L’accord Ankara-Moscou n’est que le dernier en date d’une série d’accords de trêve conclus au cours des sept années de guerre en Syrie, qui ont fait plus de 360 000 morts et des millions de déplacés et réfugiés. Près de la moitié des trois millions d’habitants de la province d’Idleb ont déjà été déplacés d’anciens fiefs rebelles et beaucoup dépendent de l’aide humanitaire. Les ONG CARE International, International Rescue Committee (IRC), Mercy Corps et Save the Children, opérant à Idleb, ont averti qu’une non application de l’accord pourrait provoquer de nouvelles violences et un exode massif.

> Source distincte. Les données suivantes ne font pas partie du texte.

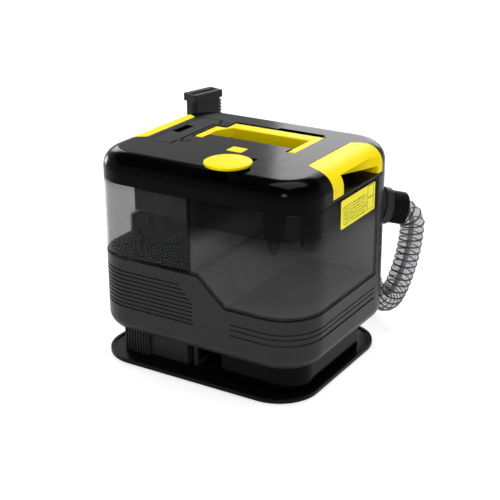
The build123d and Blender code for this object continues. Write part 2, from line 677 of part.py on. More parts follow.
latch_low, latch_high = 331.0, 335.0
latch_pivot_y, latch_pivot_z = -68.0, 328.5
lid_shell -= post(latch_radius + 0.6, latch_x, latch_y, latch_low - 0.4, 340)
lid_shell -= block(latch_x - 27, latch_x + 27, -73, -60, 323, 340)
scoop_x, scoop_y, scoop_low, scoop_high = 48.0, -120.0, 307.0, 333.0
scoop = Cone(22.5, 30, scoop_high - scoop_low)
lid_shell -= Pos(scoop_x, scoop_y, (scoop_low + scoop_high) / 2) * scoop
lid_shell -= block(
    button_x - button_w / 2 - 0.3, button_x + button_w / 2 + 0.3,
    button_y - button_d / 2 - 0.3, button_y + button_d / 2 + 0.3, 318, 340,
)

# ---- carry handle ----------------------------------------------------------------------
arm_low, arm_high = handle_pivot_z - handle_arm / 2, handle_pivot_z + handle_arm / 2
carry_handle = block(-69.5, handle_right, bar_front, bar_back, bar_low, arm_high)
carry_handle = fillet(carry_handle.edges().filter_by(Axis.X), 2)
carry_handle -= block(-60, 78, bar_front + 6, bar_back - 6, bar_low - 1, bar_low + 14)
for x0, x1, y1 in ((handle_left, arm_left_in, 56), (arm_right_in, handle_right, 70)):
    carry_handle += block(x0, x1, handle_pivot_y, y1, arm_low, arm_high)
    carry_handle += rod_x(handle_arm / 2, x0, x1, handle_pivot_y, handle_pivot_z)
link_points = [(-88, 40), (-74, 40), (-58, 66), (-69.5, 66), (-69.5, 58.5), (-88, 58.5)]
link_face = make_face(Polyline(*link_points, close=True))
carry_handle += extrude(Pos(0, 0, arm_low) * link_face, handle_arm, dir=(0, 0, 1))
carry_handle -= rod_x(2.5 + pin_clearance, -100, 100, handle_pivot_y, handle_pivot_z)
save("carry_handle", carry_handle)

handle_pins = []
for x0, x1 in ((-94, -68), (70, 91.5)):
    pin = rod_x(2.5, x0, x1, handle_pivot_y, handle_pivot_z)
    handle_pins.append(pin)
    lid_shell -= pin
save("handle_pins", Compound(children=handle_pins))

# ---- filler flap -----------------------------------------------------------------------
filler_flap = block(flap_x0, flap_x1, flap_y0, flap_y1, lid_top - flap_thick, lid_top)
filler_flap = fillet(filler_flap.edges().filter_by(Axis.Z).sort_by(Axis.X)[:2], 12)
filler_flap -= block(-131, -117, -3, 38, 320, 340)
flap_pins = []
for y0, y1 in tab_spans:
    filler_flap += block(-100, flap_pivot_x + 2.2, y0, y1, 325.4, lid_top)
    pin = rod_y(1.5, flap_pivot_x, y0 - 5, y1 + 5, flap_pivot_z)
    flap_pins.append(pin)
    lid_shell -= pin
filler_flap -= rod_y(1.5 + pin_clearance, flap_pivot_x, -60, 90, flap_pivot_z)
lid_shell -= block(-102, -96, -39, -31, 324.5, 340) + block(-102, -96, 65, 77, 324.5, 340)
save("filler_flap", filler_flap)
save("flap_pins", Compound(children=flap_pins))

# ---- latch cap and button --------------------------------------------------------------
latch_flap = post(latch_radius, latch_x, latch_y, latch_low, latch_high)
for x in (-10, 10):
    latch_flap += block(latch_x + x - 4, latch_x + x + 4, -71, -65, 325.5, latch_low)
latch_flap -= rod_x(2.0 + pin_clearance, 0, 60, latch_pivot_y, latch_pivot_z)
save("latch_flap", latch_flap)
latch_pin = rod_x(2.0, latch_x - 30, latch_x + 30, latch_pivot_y, latch_pivot_z)
lid_shell -= latch_pin
save("latch_pin", latch_pin)

lid_button = block(
    button_x - button_w / 2, button_x + button_w / 2,
    button_y - button_d / 2, button_y + button_d / 2, 325, lid_top + 0.6,
)
save("lid_button", lid_button)
save("button_spring", coil(5.0, 0.5, 2.0, 5.4, button_x, button_y, 318.8))
save("lid_shell", lid_shell)
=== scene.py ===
# %% [markdown]
# # A box-shaped carpet cleaner
# The machine stands on a black plate. Two smoke-tinted tanks sit on a stepped casing, a gloss
# black lid with yellow fittings covers them, and a ribbed clear hose hangs at the right rear
# corner. The engineering model is loaded first as a fixed frame, and every finished piece is
# built on it, in metres, where the frame says it is.

# %% Load the fixed frame
import json
import math
import bmesh
import bpy
from mathutils import Matrix, Vector


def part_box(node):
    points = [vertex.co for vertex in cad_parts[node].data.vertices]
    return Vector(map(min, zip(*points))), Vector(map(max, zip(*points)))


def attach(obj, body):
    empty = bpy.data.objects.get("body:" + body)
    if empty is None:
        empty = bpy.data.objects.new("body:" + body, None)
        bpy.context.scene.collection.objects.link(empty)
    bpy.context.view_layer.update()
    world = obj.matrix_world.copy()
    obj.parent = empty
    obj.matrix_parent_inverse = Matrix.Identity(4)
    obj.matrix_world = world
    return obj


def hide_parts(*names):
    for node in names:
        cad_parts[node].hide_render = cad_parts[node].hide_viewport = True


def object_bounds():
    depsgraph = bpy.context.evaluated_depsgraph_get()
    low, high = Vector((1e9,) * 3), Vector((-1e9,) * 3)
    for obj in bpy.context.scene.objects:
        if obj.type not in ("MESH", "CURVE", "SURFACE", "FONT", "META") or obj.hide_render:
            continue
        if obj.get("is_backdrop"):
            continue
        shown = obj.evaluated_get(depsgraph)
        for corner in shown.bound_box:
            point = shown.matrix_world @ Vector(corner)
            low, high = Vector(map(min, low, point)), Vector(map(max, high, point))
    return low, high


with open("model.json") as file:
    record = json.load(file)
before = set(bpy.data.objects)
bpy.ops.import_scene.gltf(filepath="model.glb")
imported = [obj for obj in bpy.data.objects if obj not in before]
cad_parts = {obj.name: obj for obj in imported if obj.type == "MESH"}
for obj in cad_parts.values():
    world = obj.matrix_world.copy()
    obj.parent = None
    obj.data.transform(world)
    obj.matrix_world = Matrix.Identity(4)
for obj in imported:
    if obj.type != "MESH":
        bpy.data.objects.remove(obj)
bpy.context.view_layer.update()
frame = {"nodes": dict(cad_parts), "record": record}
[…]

« Les partenaires locaux de ces ONG et les civils recevant de l’aide ont dit craindre une résurgence d’une spirale de violences dans les prochains jours si l’accord échouait. Même une offensive militaire limitée pourrait déplacer des centaines de milliers de personnes », ont-elles écrit dans un communiqué. « Si l’accord échoue et les opérations militaires sont lancées, des centaines de milliers de personnes vont souffrir pour obtenir l’aide dont elles ont tellement besoin », a mis en garde Lorraine Bramwell, chef de l’IRC-Syrie.